-- Begin --
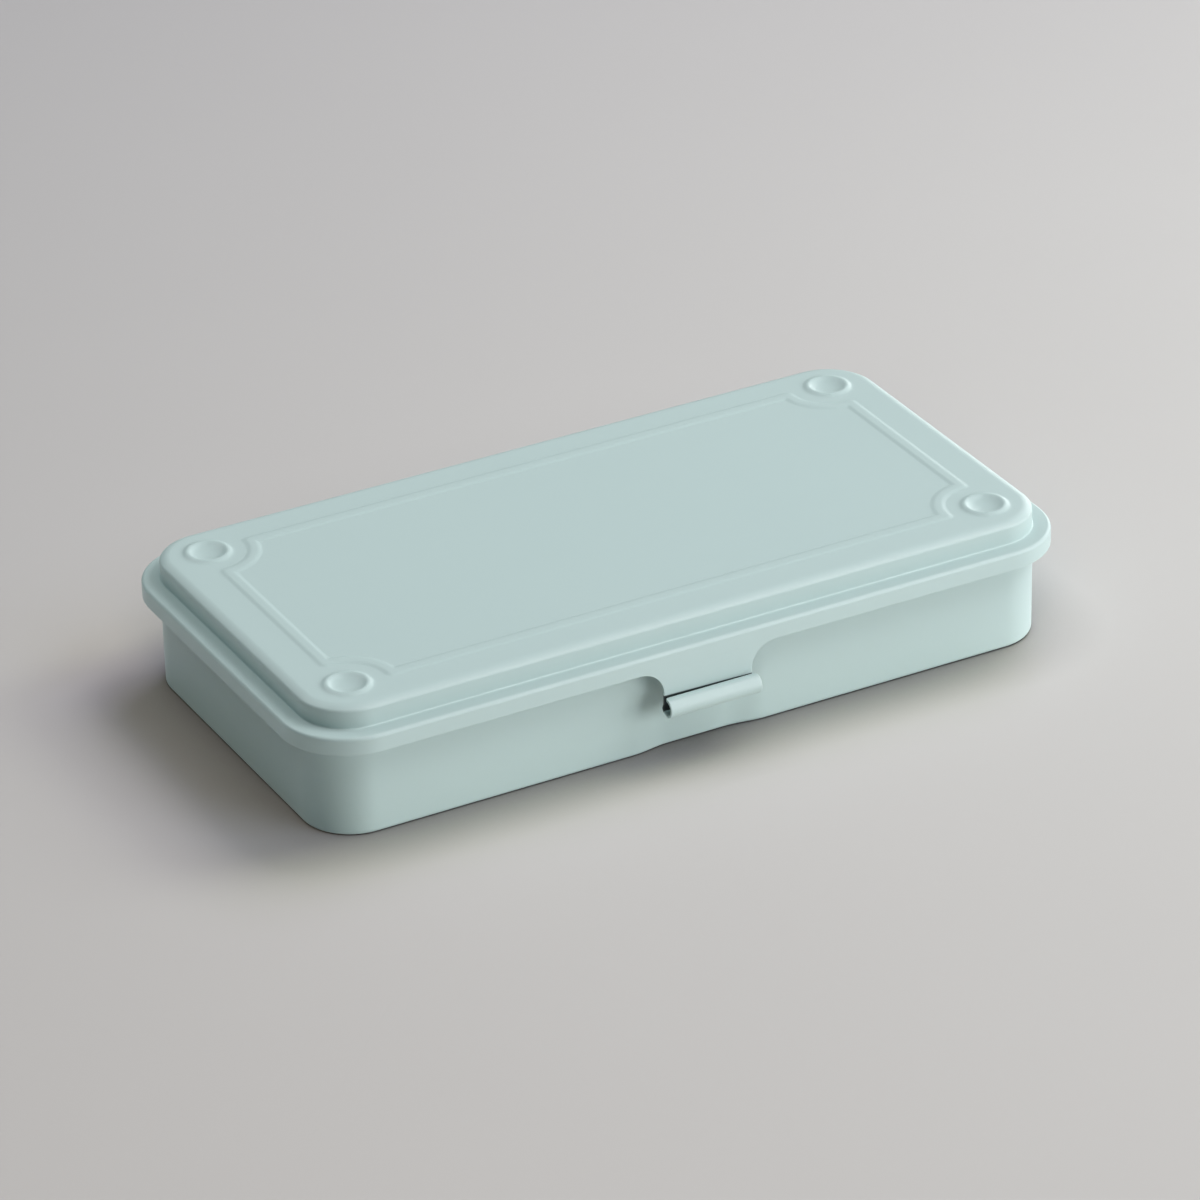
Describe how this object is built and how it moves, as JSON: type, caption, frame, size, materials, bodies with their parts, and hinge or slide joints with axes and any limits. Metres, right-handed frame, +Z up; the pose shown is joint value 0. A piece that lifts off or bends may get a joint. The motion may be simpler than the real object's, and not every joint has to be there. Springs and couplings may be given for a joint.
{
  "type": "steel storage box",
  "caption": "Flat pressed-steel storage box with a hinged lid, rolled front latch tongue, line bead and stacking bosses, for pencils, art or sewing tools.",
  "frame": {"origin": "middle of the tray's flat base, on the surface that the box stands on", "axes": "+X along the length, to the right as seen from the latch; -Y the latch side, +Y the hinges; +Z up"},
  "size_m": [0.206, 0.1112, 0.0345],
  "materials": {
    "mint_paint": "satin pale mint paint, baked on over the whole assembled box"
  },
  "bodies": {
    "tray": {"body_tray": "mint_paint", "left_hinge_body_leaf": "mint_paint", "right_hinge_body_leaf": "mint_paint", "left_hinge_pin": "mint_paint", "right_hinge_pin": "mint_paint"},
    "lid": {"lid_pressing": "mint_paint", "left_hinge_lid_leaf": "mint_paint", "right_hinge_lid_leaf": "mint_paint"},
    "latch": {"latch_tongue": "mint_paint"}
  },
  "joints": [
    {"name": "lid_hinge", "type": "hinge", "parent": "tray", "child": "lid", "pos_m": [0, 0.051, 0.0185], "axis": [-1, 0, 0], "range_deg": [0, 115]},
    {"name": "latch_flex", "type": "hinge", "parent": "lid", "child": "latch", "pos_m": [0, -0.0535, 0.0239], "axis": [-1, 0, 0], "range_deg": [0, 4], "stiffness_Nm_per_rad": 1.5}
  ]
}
-- End --
To do —
Using the listing above, locate the lines that hold "materials" and copy each one.

The result —
Describe how this object is built and how it moves, as JSON: type, caption, frame, size, materials, bodies with their parts, and hinge or slide joints with axes and any limits. Metres, right-handed frame, +Z up; the pose shown is joint value 0. A piece that lifts off or bends may get a joint. The motion may be simpler than the real object's, and not every joint has to be there. Springs and couplings may be given for a joint.
  "materials": {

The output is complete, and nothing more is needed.